I am convinced it is not so much because of bad intentions that people don’t share code, but more like an attitude that has become the norm. Universities and research institutions also don’t support this as well as they should. My own faculty does not even offer an open repository for me to share code publicly (I’ve solved this for myself by creating a GitHub “organisation” for it). I’ve also written plenty of code myself that I am not exactly proud of. In the heat of approaching experiment deadlines, I have cut more corners than I’d like to show the world. Especially since I also write code professionally, and have at least the illusion of a reputation to uphold ;) It’s not so hard to see why there are so few references to code accompanying research to be found. One thing I would never do though, is withhold anyone the chance to reproduce my results if they asked for it.

Which brings me back to the anecdote Chris mentions in his post: publishing a paper describing a tool, without providing the reader access to that tool or at least a detailed description of how it works should be impossible.
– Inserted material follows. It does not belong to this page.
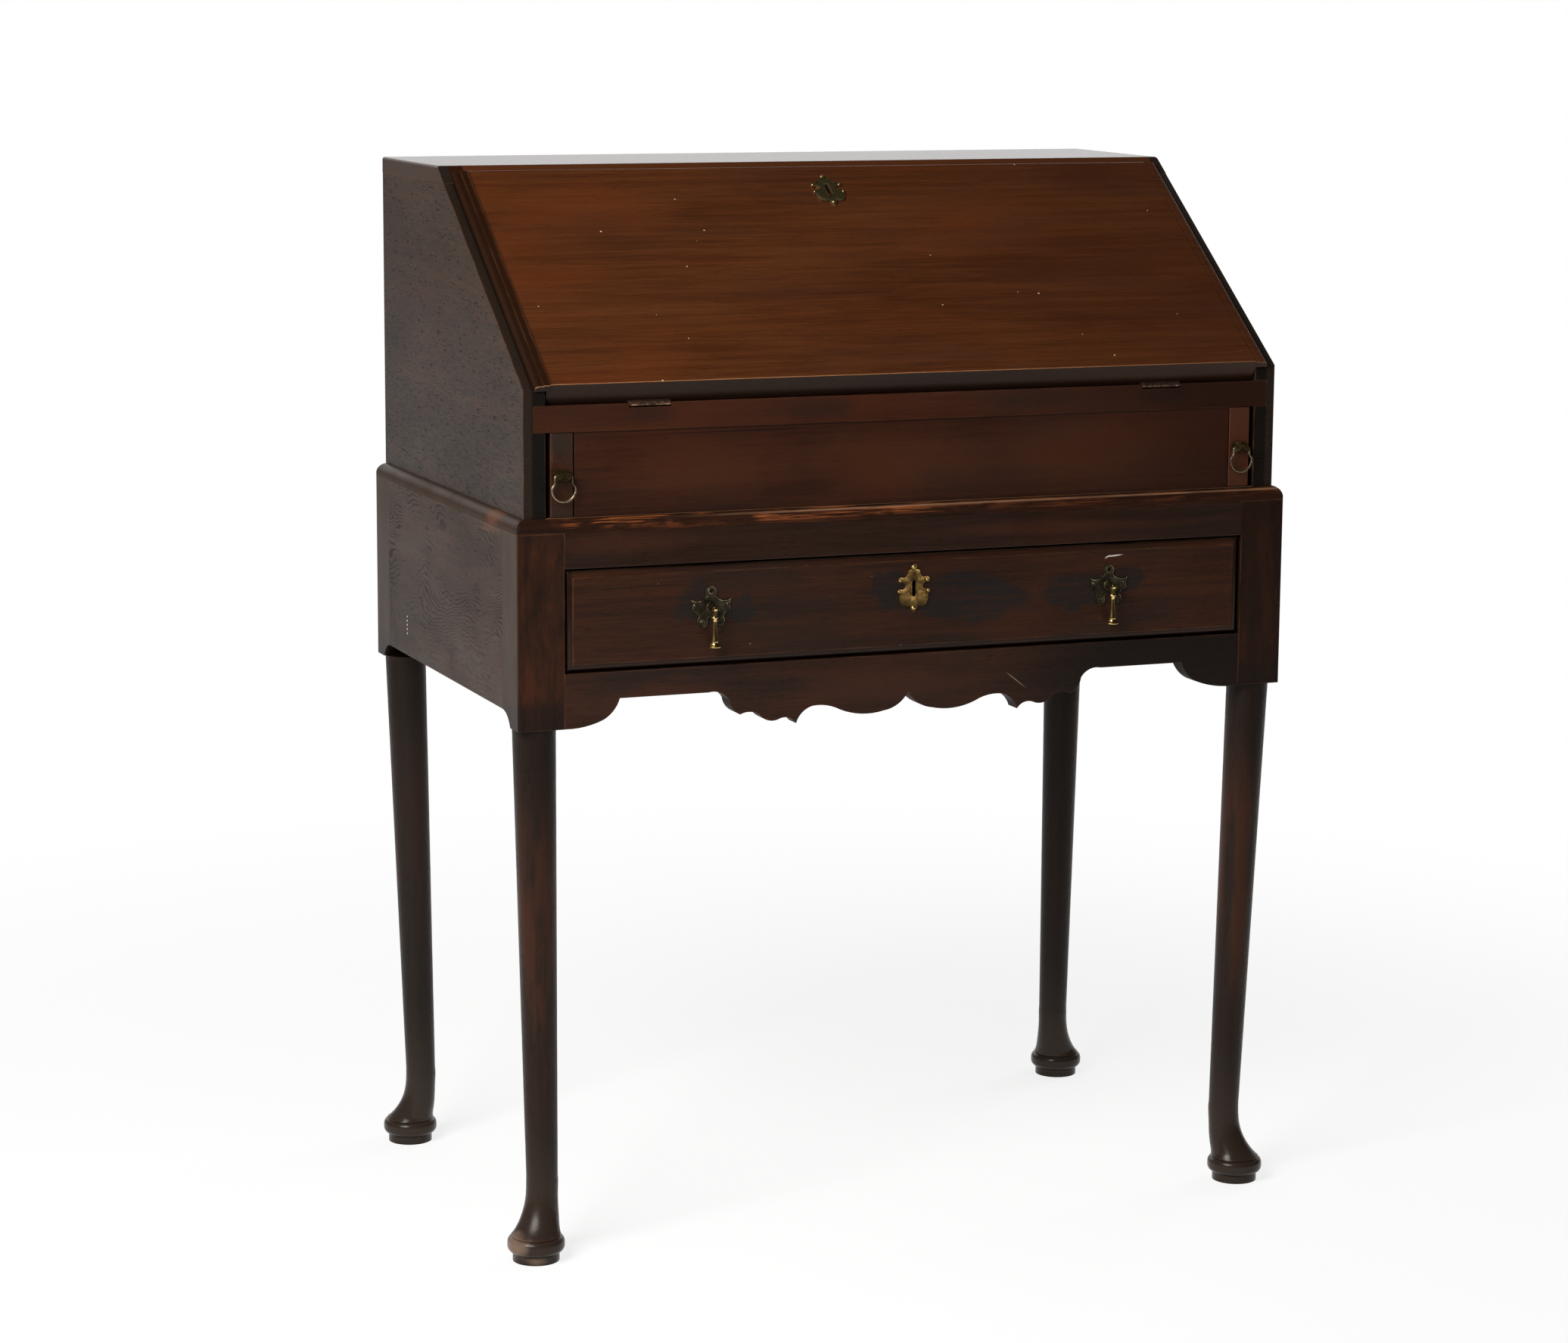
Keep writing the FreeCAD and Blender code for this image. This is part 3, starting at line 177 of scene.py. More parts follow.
def angle(label, description, degrees):
    return FloatProperty(name=label, description=description, default=math.radians(degrees),
                         subtype="ANGLE", unit="ROTATION")


class BureauWoodSettings(PropertyGroup):
    """Colours and wear of the woods."""
    fall_light: figure("Fall", "light", "the fall", (0.086, 0.0244, 0.0063))
    fall_dark: figure("Fall", "dark", "the fall", (0.043, 0.0112, 0.0030))
    box_light: figure("Box", "light", "the box's front", (0.050, 0.0132, 0.0046))
    box_dark: figure("Box", "dark", "the box's front", (0.018, 0.0054, 0.0025))
    side_light: figure("Sides", "light", "the box's sides", (0.038, 0.0150, 0.0050))
    side_dark: figure("Sides", "dark", "the box's sides", (0.018, 0.0088, 0.0036))
    drawer_light: figure("Drawer", "light", "the drawer front", (0.038, 0.0118, 0.0045))
    drawer_dark: figure("Drawer", "dark", "the drawer front", (0.015, 0.0060, 0.0036))
    stand_light: figure("Stand", "light", "the stand", (0.036, 0.0120, 0.0052))
    stand_dark: figure("Stand", "dark", "the stand", (0.012, 0.0050, 0.0030))
    leg_light: figure("Legs", "light", "the legs", (0.019, 0.0080, 0.0044))
    leg_dark: figure("Legs", "dark", "the legs", (0.0085, 0.0042, 0.0027))
    inside_light: figure("Inside", "light", "the fitted inside", (0.200, 0.070, 0.022))
    inside_dark: figure("Inside", "dark", "the fitted inside", (0.085, 0.026, 0.009))
    oak_light: figure("Oak", "light", "the plain inner boards", (0.330, 0.200, 0.090))
    oak_dark: figure("Oak", "dark", "the plain inner boards", (0.150, 0.080, 0.034))
    worn: colour("Worn edge", "Wood showing through the polish on arrises", (0.300, 0.120, 0.050))
    arris: length("Arris", "Rounding of the boards' edges", 0.0007)
    wear_reach: length("Wear reach", "How far wear spreads from an edge", 0.0016)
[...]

Denying a friendly inquiry from a fellow researcher or interested person should feel even more wrong. I’m if, like Chris says, it’s an institutional problem, but I feel a shift of attitude is definitely needed.

I was at a conference on multimedia and video retrieval a few years ago, where I seemed to be the only one bothered by the utter lack of suitable material and data. There is a lot of research into techniques for segmenting, clustering and processing video, but the data is never shared because of licensing issues with the source video. In trying to create an interface that operates on data that has been segmented by these techniques, one of the biggest challenges turned out to be finding suitable data to work from (I eventually found it. You guess correctly: it is copyrighted). This should not be allowed to happen. If this is an omen to what is in store for CS research, we’re in trouble. Research is great, but we should never make it impossible for others to stand on the shoulders of giants.

Update: Sometimes, just sharing code is not enough, as this comic wittily remarks. What about solutions for that? Could something like Sumatra be the answer? Interesting discussions on Hacker News.

3 Responses to “Re: Let me see your papers, let me see your source”

  1. Chris Lewis says:

    Thanks for reading my post! I totally agree with everything you’ve said here, and making a GitHub organization is definitely A Good Thing.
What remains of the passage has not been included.